L’actuelle destruction du monde, invisible à nos yeux aveugles, se caractérise surtout, hélas, par une très forte inertie. Elle prend du temps mais elle est lancée sur une pente impossible à redresser rapidement, et au-delà d’un certain point impossible à redresser, définitivement.
Nos sens sont trompés, sans compter les désinformations qui font perpétuellement passer la relance de l’économie productiviste et capitaliste avant l’écologie, la vie. Nos sens sont trompés car à court terme, somme toute, tout semble comme avant, les cataclysmes sont presque toujours pour les autres et loin de nous. Saint-Martin-Vésubie étant le dernier signal, avant les prochains qui ne tarderont pas et qui iront croissant.
Seule notre connaissance objective, reculée, éclairée scientifiquement, nous permet de mettre ces catastrophes sur le compte d’autre chose que les aléas de la météo : sur le compte d’une tendance lourde, de plus en plus irréversible, et c’est bien là, sur cette irréversibilité, que se situe le grand problème dû à l’inertie des phénomènes climatiques. Car il est un point au-delà duquel il sera, il est définitivement trop tard pour inverser le cours des choses. A attendre ce point, il risque d’être derrière nous, et lorsque qu’il est avéré qu’il était derrière nous il est trop tard. Définitivement. Attendre en la matière est un suicide collectif auquel nous procédons quotidiennement sans nous rendre compte de l’enjeu vital mondial encore jamais rencontré, à aucune époque de notre histoire : un enjeu qui concerne l’ensemble du vivant, l’ensemble de la biosphère, la vie sur terre.

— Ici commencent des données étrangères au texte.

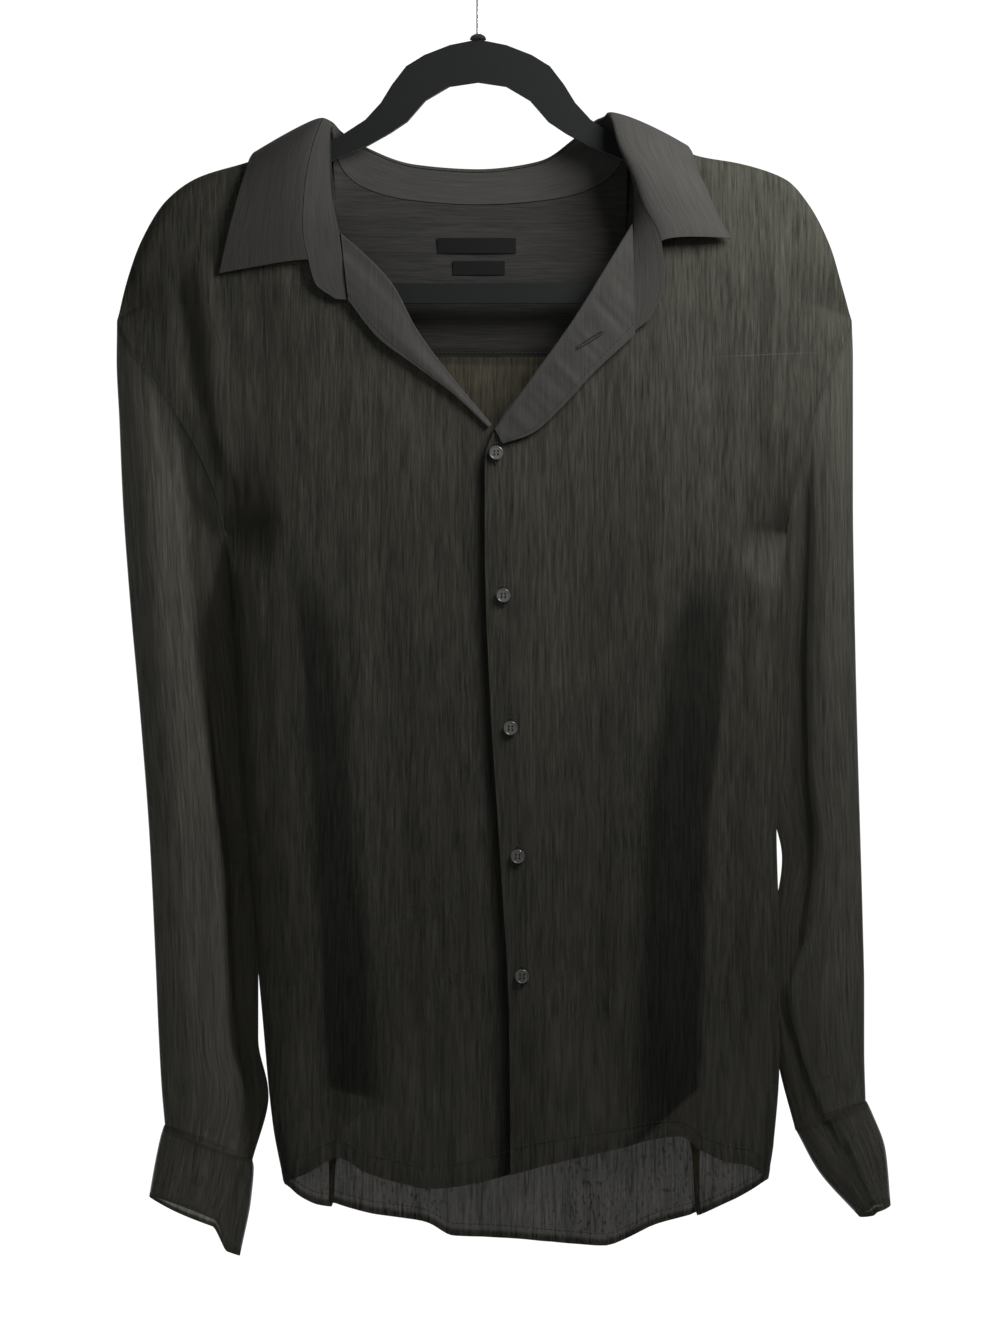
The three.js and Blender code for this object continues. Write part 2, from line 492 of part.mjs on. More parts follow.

Hélas, lorsque la mesure de l’enjeu sera vraiment prise au sérieux, il sera vraiment trop tard, pour la bonne raison que, très probablement, il est déjà passé le moment où il aurait fallu faire quelque chose. Quelque chose, mais quoi ?! Comme on ne sait pas répondre à cette question, on s’en remet à plus tard, aux générations futures qui, elles, sauront… Ou pas.
Aujourd’hui, maintenant que le permafrost a commencé son inéluctable, son macabre dégel, on sait ce qu’il aurait fallu faire, cet inentendable du temps du progrès : revenir, reculer, renoncer, régresser vers un monde sans émissions de gaz à effet de serre, sans énergies fossiles, sans pétrole, sans gaz, sans charbon, et même sans énergies renouvelables du type électricité à base de panneaux photovoltaïques ou d’éoliennes géantes, toutes deux liées aux terres rares polluantes, esclavagistes, intenables, indéfendables pour peu qu’on y mette de l’éthique. Mais éthique et économie libérale sont antinomiques, c’est bien là le malheur.
Le rouleau compresseur de la relance de l’économie industrielle et de la mise au ban de la décroissance nous ont fait devenir insensibles et aveugles à ce qui se trame, à ce monstre aux mille têtes qui nous arrive dessus. Et lorsque nous dirons à propos de ce monstre : « il est là ! Il arrive ! » il sera trop tard, et il commence sacrément à être trop tard, car rien, aucune force mythique ne peut l’arrêter, lorsqu’il est lâché la machine arrière est impossible à actionner, le levier est cassé, inaccessible, inexistant, et attendre que ce moment arrive est inconscient puisque lorsqu’il sera advenu, je le répète, il sera trop tard : c’est avant qu’il fallait y penser ! Comme le dit finement cette vieille maxime : « c’est pas après qu’on a chié dans son froc qu’il faut serrer les fesses ». Ben là c’est pareil, avec des conséquences autrement plus désastreuses : cataclysmiques !
Bon. Il est trop tard mais tout de même, faire comme si tout était foutu, ça n’est pas humain. Il nous faut faire comme si c’était encore jouable, montrer le début du chemin aux générations futures, leur ouvrir la voie, après tout les générations futures c’est nous ! Et entamer cet effort ultime, vital, d’un retour à une société artisanale, apanage et point commun de toutes les sociétés millénaires qui nous ont précédés et que nos aïeux occidentaux ont détruites au nom du progrès, de l’expansion, de la religion, au nom des Lumières.